From the editor – Issue 40

 

Community, by its very nature, lives in the past, present, and future. Community rests upon an extended narrative that retells its reason for being and the roots of its character. It lives in the present shared life of its members and neighbors. And it prepares to meet the future with integrity and vigor.

In recent decades, however, it has become increasingly difficult for a community to imagine its future because of the escalating rate of change in our world, and the uncertainty that results. The Covid-19 pandemic of 2020–21 (and perhaps beyond) has further escalated that change and uncertainty. But it has also unsettled the status quo in some healthy ways that bode well for the future.

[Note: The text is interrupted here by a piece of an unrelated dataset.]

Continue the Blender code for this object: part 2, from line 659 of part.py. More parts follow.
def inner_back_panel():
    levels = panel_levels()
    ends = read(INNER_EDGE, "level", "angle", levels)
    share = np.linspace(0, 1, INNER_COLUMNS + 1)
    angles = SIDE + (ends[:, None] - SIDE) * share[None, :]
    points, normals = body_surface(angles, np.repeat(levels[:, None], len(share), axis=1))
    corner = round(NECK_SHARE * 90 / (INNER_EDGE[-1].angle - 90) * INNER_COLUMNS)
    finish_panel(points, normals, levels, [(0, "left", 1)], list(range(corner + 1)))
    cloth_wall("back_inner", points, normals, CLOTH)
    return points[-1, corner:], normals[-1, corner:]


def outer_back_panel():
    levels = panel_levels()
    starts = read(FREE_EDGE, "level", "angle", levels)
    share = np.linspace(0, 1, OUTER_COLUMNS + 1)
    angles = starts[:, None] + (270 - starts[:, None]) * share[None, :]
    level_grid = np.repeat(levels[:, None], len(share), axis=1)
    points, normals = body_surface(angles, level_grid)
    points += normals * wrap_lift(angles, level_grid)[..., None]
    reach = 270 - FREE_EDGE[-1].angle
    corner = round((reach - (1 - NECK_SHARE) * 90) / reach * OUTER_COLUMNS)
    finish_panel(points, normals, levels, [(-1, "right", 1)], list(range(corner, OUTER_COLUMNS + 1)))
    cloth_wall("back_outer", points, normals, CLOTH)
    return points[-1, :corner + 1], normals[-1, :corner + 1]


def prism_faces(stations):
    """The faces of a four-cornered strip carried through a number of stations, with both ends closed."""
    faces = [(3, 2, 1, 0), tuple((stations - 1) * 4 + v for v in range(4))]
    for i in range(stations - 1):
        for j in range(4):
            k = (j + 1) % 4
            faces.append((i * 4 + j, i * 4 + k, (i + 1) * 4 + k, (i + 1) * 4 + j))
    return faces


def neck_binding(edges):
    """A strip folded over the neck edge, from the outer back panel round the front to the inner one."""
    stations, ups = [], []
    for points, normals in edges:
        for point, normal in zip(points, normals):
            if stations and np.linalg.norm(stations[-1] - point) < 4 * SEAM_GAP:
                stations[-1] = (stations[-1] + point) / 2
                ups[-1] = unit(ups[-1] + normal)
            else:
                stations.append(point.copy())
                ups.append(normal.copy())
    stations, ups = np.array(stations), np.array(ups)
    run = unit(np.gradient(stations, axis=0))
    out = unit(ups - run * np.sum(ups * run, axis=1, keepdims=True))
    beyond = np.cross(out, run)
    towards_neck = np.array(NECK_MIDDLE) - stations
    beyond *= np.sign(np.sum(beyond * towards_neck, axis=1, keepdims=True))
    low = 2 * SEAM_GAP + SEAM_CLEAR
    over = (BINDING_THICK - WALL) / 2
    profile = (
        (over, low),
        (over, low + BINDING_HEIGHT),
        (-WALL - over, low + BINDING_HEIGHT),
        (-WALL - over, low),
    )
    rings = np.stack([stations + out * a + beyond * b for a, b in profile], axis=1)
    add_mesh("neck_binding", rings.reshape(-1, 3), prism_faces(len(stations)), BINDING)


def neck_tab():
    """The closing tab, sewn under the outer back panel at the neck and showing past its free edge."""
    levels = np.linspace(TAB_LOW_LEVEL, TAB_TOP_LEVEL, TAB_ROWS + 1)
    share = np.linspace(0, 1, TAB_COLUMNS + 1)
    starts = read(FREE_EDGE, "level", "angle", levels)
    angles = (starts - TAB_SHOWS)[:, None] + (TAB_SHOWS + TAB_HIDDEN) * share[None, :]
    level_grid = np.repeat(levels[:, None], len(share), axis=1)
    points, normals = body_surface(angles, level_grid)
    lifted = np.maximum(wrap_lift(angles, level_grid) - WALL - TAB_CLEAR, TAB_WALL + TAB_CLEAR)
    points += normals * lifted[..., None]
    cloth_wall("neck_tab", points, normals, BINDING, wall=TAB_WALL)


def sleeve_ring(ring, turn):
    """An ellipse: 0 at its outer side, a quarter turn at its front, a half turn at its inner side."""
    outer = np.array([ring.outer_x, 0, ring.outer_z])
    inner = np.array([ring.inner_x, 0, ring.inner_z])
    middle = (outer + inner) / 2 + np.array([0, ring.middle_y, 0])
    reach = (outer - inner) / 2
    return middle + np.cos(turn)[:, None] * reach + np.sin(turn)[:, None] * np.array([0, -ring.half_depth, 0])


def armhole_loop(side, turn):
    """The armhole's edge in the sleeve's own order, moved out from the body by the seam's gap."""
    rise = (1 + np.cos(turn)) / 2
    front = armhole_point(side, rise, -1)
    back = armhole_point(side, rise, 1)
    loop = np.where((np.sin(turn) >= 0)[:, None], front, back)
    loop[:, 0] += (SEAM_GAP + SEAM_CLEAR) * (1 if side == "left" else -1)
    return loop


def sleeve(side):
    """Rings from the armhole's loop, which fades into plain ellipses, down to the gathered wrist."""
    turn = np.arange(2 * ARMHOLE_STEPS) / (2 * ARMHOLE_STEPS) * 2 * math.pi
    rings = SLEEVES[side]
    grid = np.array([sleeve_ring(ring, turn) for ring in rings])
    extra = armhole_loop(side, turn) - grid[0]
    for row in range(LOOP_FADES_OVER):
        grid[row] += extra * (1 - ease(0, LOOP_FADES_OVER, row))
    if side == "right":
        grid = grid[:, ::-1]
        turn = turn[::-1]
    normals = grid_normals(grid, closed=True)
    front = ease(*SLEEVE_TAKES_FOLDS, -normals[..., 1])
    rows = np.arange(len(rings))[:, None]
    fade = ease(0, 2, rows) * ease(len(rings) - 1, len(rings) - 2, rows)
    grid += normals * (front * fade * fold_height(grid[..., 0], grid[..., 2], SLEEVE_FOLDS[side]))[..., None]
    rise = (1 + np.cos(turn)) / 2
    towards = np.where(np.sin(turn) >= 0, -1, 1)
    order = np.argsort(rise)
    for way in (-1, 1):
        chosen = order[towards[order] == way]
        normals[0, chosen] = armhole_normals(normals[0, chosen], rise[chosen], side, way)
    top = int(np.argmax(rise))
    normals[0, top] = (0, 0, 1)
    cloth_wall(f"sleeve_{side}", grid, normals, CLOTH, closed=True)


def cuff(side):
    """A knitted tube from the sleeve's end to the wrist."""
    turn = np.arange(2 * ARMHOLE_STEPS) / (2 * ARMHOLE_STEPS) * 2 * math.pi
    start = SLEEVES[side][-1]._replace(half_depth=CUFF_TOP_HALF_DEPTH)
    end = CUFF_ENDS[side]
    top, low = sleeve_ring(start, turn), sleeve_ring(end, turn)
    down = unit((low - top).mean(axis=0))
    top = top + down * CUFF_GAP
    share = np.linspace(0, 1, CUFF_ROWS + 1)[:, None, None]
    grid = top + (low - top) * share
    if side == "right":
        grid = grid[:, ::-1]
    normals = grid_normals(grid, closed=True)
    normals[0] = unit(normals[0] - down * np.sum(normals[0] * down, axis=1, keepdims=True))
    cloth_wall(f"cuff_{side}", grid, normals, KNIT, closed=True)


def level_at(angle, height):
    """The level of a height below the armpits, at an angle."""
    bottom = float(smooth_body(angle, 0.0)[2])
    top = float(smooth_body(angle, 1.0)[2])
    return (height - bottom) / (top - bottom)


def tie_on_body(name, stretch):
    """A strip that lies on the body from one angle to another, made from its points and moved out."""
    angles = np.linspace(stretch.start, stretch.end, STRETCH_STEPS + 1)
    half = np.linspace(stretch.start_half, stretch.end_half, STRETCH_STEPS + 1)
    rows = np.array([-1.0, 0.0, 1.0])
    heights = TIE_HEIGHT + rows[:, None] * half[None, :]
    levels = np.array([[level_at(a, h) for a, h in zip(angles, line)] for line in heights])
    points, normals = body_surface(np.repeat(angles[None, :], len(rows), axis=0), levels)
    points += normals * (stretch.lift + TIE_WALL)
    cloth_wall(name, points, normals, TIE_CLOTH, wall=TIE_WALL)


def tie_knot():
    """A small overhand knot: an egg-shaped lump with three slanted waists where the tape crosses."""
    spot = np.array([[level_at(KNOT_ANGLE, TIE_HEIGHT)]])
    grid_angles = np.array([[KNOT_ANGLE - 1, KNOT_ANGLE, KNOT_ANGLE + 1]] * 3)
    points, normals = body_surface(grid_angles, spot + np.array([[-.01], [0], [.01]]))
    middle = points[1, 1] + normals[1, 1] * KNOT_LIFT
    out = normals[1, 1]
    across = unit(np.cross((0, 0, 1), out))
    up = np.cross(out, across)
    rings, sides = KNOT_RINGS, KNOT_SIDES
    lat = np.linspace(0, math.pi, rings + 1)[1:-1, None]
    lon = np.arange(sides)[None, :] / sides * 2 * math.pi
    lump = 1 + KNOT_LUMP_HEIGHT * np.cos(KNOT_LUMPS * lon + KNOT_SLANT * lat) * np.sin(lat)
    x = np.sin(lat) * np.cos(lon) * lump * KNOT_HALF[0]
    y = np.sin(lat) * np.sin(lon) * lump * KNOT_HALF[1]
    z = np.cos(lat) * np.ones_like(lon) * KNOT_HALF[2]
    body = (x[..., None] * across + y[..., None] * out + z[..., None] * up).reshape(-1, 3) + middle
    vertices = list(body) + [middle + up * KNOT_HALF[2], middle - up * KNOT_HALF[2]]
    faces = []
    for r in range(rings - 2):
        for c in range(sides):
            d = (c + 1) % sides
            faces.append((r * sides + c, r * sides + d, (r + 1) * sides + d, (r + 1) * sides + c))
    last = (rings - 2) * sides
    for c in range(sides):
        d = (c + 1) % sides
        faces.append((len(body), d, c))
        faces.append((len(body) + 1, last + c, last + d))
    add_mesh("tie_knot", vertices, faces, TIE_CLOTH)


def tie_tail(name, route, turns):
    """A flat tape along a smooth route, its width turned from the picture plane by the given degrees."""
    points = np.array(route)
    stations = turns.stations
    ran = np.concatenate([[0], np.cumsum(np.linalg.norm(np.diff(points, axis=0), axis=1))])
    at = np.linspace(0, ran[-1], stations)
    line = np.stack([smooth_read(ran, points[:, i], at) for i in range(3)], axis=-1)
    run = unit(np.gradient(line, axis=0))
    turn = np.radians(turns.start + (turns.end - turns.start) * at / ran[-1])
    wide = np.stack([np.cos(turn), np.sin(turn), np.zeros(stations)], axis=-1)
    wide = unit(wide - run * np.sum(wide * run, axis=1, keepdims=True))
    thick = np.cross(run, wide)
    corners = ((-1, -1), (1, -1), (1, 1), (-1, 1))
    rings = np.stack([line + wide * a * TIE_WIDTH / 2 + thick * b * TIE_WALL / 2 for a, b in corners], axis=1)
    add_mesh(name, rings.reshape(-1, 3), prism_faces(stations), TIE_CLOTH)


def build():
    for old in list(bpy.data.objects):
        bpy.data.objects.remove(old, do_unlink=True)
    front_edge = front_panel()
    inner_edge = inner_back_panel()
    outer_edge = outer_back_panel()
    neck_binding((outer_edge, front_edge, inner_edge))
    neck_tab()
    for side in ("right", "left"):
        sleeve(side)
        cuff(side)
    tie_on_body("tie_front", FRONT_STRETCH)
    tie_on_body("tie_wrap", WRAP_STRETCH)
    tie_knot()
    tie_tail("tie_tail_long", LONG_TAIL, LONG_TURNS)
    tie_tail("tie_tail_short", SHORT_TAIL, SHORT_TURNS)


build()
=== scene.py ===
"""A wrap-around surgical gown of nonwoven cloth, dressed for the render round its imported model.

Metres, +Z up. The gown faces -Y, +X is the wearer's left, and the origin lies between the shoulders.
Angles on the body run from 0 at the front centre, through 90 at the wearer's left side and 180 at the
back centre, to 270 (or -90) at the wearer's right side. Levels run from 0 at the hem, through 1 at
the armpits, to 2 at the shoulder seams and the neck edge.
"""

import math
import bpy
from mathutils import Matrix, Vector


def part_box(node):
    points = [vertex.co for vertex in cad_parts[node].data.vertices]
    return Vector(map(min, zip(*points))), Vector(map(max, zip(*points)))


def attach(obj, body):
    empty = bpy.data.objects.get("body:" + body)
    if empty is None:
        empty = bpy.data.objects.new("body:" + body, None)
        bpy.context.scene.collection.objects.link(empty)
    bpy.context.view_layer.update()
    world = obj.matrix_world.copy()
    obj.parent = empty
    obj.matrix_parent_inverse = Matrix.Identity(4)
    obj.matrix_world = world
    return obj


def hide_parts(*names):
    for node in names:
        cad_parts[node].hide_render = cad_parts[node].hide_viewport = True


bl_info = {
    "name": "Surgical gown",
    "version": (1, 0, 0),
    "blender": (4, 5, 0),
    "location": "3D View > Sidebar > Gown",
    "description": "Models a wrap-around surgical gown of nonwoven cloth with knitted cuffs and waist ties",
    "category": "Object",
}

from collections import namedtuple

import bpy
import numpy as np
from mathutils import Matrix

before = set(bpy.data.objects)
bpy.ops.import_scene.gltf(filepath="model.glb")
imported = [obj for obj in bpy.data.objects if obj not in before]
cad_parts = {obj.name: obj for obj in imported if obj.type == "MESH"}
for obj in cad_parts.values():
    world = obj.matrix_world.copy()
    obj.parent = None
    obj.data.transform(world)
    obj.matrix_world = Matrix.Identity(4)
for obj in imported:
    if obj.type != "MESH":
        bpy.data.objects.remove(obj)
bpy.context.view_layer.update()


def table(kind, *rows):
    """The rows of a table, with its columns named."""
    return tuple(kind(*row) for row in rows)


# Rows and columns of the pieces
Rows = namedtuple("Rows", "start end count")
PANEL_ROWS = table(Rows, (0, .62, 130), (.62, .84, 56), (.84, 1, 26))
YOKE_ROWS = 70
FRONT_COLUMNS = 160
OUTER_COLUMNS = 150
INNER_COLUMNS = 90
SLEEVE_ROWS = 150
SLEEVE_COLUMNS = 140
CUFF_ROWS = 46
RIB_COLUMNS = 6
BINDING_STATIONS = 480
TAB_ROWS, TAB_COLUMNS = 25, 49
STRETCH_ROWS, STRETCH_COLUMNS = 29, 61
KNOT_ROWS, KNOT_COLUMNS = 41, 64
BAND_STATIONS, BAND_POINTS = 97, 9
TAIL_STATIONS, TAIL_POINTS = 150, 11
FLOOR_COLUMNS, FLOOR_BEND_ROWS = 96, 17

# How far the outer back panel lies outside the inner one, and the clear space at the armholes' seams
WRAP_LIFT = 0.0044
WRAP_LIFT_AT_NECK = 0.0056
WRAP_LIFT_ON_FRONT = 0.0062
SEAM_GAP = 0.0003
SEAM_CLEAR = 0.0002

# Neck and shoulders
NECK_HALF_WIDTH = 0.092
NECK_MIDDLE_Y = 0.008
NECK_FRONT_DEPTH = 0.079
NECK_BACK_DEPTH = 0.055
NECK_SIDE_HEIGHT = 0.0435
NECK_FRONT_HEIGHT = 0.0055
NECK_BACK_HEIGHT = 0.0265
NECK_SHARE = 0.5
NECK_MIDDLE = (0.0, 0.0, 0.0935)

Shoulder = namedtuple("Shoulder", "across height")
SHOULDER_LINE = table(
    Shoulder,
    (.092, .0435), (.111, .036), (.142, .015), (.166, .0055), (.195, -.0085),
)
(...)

This issue of Kesher seizes this transitional moment to explore “Tomorrow Together,” possibilities for the Messianic Jewish future, drawing upon lessons from the past and present. In the first article of this three-part series, Elliot Klayman discusses “Crisis, Reaction, and Hope: Jewish Adaptations to Past Adversity.” Rabbi Klayman discerns a pattern in the biblical narrative that is reenacted in Jewish communal responses to historical catastrophes and to plagues, including the Spanish Flu pandemic of 1918–19, to which the Covid pandemic is often compared.

Rich Nichol follows with a look at the present in “Messianic Jewish Synagogues: Coping with Covid.” Dr. Nichol draws on the experience of his home congregation, as well as interviews and surveys among other congregations, to identify lessons from the Covid crisis that hold promise for the future. In the next article, “Thriving, Not Just Surviving: Reconceiving Community for a Better Tomorrow,” Stuart Dauermann outlines promising new models of community life already emerging before the Covid crisis, which hold even greater promise in the aftermath of the crisis.

These three articles together consider past, present, and future to envision a “Tomorrow Together” that holds great promise for the Messianic Jewish community.

The two following articles are equally forward-looking. In the first, “Toward a Messianic Jewish Doctrine of the Atonement,” British scholar and pastor Stephen Burnhope points forward to an understanding of atonement based on God’s covenant relationship with Israel. In the second article, “Reading Jacques Maritain in the Twenty-First Century: Personalism, Aliyah, and the Political Organization of the World,” Dr. Walter Schultz builds upon the thinking of the 20th century Catholic philosopher to imagine a better world in the 21st century.

Our book review section opens with The Holy Spirit before Christianity, by John R. Levison, which our reviewer, Henri Louis Goulet, describes as “arguably the most important and insightful monograph ever written on the origins of what should rightfully be called ‘ruachology,’” or the theology of the Holy Spirit. Reviewer Joseph Culbertson follows with The Nations in the Divine Economy: Paul’s Covenantal Hermeneutics and Participation in Christ, by William S. Campbell, a book exploring Jewish-gentile relations within the community of Messiah. We conclude with At the Foot of the Mountain: Two Views on Torah and the Spirit, by Joshua Lessard and Jennifer Rosner. The review by Adam Millson provides a fitting conclusion to our issue on “Tomorrow Together,” as two younger leaders discuss the role of Torah and the Spirit in shaping the Messianic Jewish future.